### EXERCISE PROMPT
Output every line below without omitting or altering anything.

### SOURCE MATERIAL

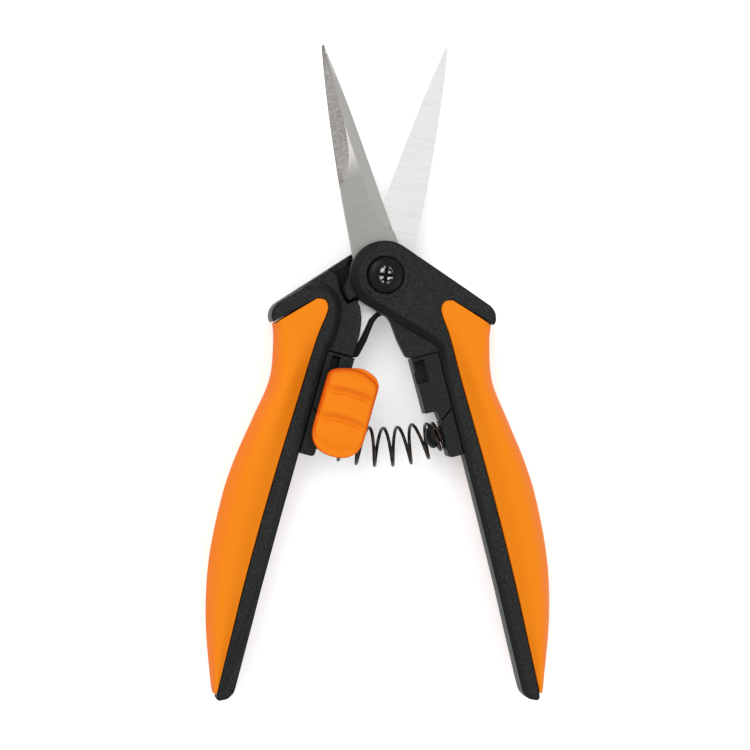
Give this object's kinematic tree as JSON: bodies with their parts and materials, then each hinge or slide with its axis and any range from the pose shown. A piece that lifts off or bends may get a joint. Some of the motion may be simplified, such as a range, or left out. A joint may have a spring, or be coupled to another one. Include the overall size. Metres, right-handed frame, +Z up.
{
  "type": "floral snips",
  "caption": "Slim spring-opened flower snips: crossing pointed blades on a screw pivot, curved soft-grip handles, coil spring and sliding thumb lock.",
  "frame": {"origin": "on the pivot axis, at the flat back of the pivot nut, which is the lowest face when the snips lie on a table", "axes": "+Y towards the blade tips, +Z up along the pivot axis towards the screw head and the lock button, +X to the right handle"},
  "size_m": [0.0878, 0.1657, 0.0182],
  "materials": {
    "blade_steel": "finely brushed stainless steel",
    "black_nylon": "fine moulded texture, charcoal",
    "black_insert": "fine moulded texture, charcoal",
    "orange_grip": "satin, slightly soft",
    "orange_button": "satin",
    "black_hardware": "glossy black coating",
    "spring_wire": "dark oiled spring wire"
  },
  "bodies": {
    "front_half": {"front_blade": "blade_steel", "front_outer_shell": "black_nylon", "front_inner_shell": "black_nylon", "front_grip": "orange_grip", "front_tang_pin": "black_hardware", "front_spring_seat": "black_insert", "front_spring_post": "black_insert", "front_catch_block": "black_insert", "pivot_screw": "black_hardware", "pivot_sleeve": "black_hardware", "pivot_washer": "black_hardware", "pivot_nut": "black_hardware", "opening_spring": "spring_wire"},
    "rear_half": {"rear_blade": "blade_steel", "rear_outer_shell": "black_nylon", "rear_inner_shell": "black_nylon", "rear_grip": "orange_grip", "rear_tang_pin": "black_hardware", "rear_spring_seat": "black_insert", "rear_spring_post": "black_insert", "rear_lock_rail": "black_insert", "lock_detent_spring": "black_hardware"},
    "lock": {"lock_bolt": "black_insert", "lock_button": "orange_button"}
  },
  "joints": [
    {"name": "handle_pivot", "type": "hinge", "parent": "front_half", "child": "rear_half", "pos_m": [0, 0, 0.008], "axis": [0, 0, 1], "range_deg": [0, 30], "stiffness_Nm_per_rad": 0.25, "springref_deg": -34.38, "deforming": ["opening_spring"]},
    {"name": "lock_slide", "type": "slide", "parent": "rear_half", "child": "lock", "axis": [0.2588, 0.9659, 0], "range_m": [0, 0.0028]}
  ]
}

### PROBLEM SOLUTION
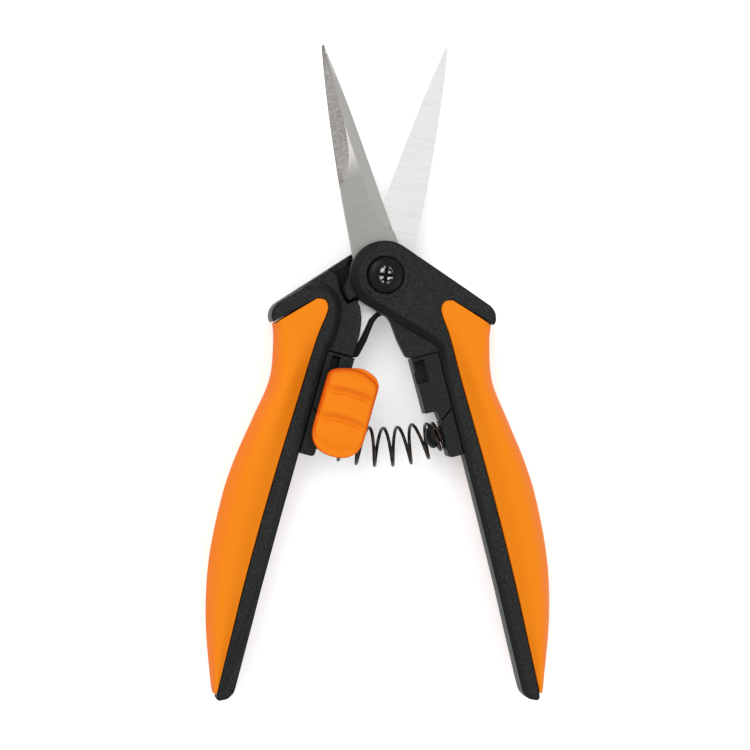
Give this object's kinematic tree as JSON: bodies with their parts and materials, then each hinge or slide with its axis and any range from the pose shown. A piece that lifts off or bends may get a joint. Some of the motion may be simplified, such as a range, or left out. A joint may have a spring, or be coupled to another one. Include the overall size. Metres, right-handed frame, +Z up.
{
  "type": "floral snips",
  "caption": "Slim spring-opened flower snips: crossing pointed blades on a screw pivot, curved soft-grip handles, coil spring and sliding thumb lock.",
  "frame": {"origin": "on the pivot axis, at the flat back of the pivot nut, which is the lowest face when the snips lie on a table", "axes": "+Y towards the blade tips, +Z up along the pivot axis towards the screw head and the lock button, +X to the right handle"},
  "size_m": [0.0878, 0.1657, 0.0182],
  "materials": {
    "blade_steel": "finely brushed stainless steel",
    "black_nylon": "fine moulded texture, charcoal",
    "black_insert": "fine moulded texture, charcoal",
    "orange_grip": "satin, slightly soft",
    "orange_button": "satin",
    "black_hardware": "glossy black coating",
    "spring_wire": "dark oiled spring wire"
  },
  "bodies": {
    "front_half": {"front_blade": "blade_steel", "front_outer_shell": "black_nylon", "front_inner_shell": "black_nylon", "front_grip": "orange_grip", "front_tang_pin": "black_hardware", "front_spring_seat": "black_insert", "front_spring_post": "black_insert", "front_catch_block": "black_insert", "pivot_screw": "black_hardware", "pivot_sleeve": "black_hardware", "pivot_washer": "black_hardware", "pivot_nut": "black_hardware", "opening_spring": "spring_wire"},
    "rear_half": {"rear_blade": "blade_steel", "rear_outer_shell": "black_nylon", "rear_inner_shell": "black_nylon", "rear_grip": "orange_grip", "rear_tang_pin": "black_hardware", "rear_spring_seat": "black_insert", "rear_spring_post": "black_insert", "rear_lock_rail": "black_insert", "lock_detent_spring": "black_hardware"},
    "lock": {"lock_bolt": "black_insert", "lock_button": "orange_button"}
  },
  "joints": [
    {"name": "handle_pivot", "type": "hinge", "parent": "front_half", "child": "rear_half", "pos_m": [0, 0, 0.008], "axis": [0, 0, 1], "range_deg": [0, 30], "stiffness_Nm_per_rad": 0.25, "springref_deg": -34.38, "deforming": ["opening_spring"]},
    {"name": "lock_slide", "type": "slide", "parent": "rear_half", "child": "lock", "axis": [0.2588, 0.9659, 0], "range_m": [0, 0.0028]}
  ]
}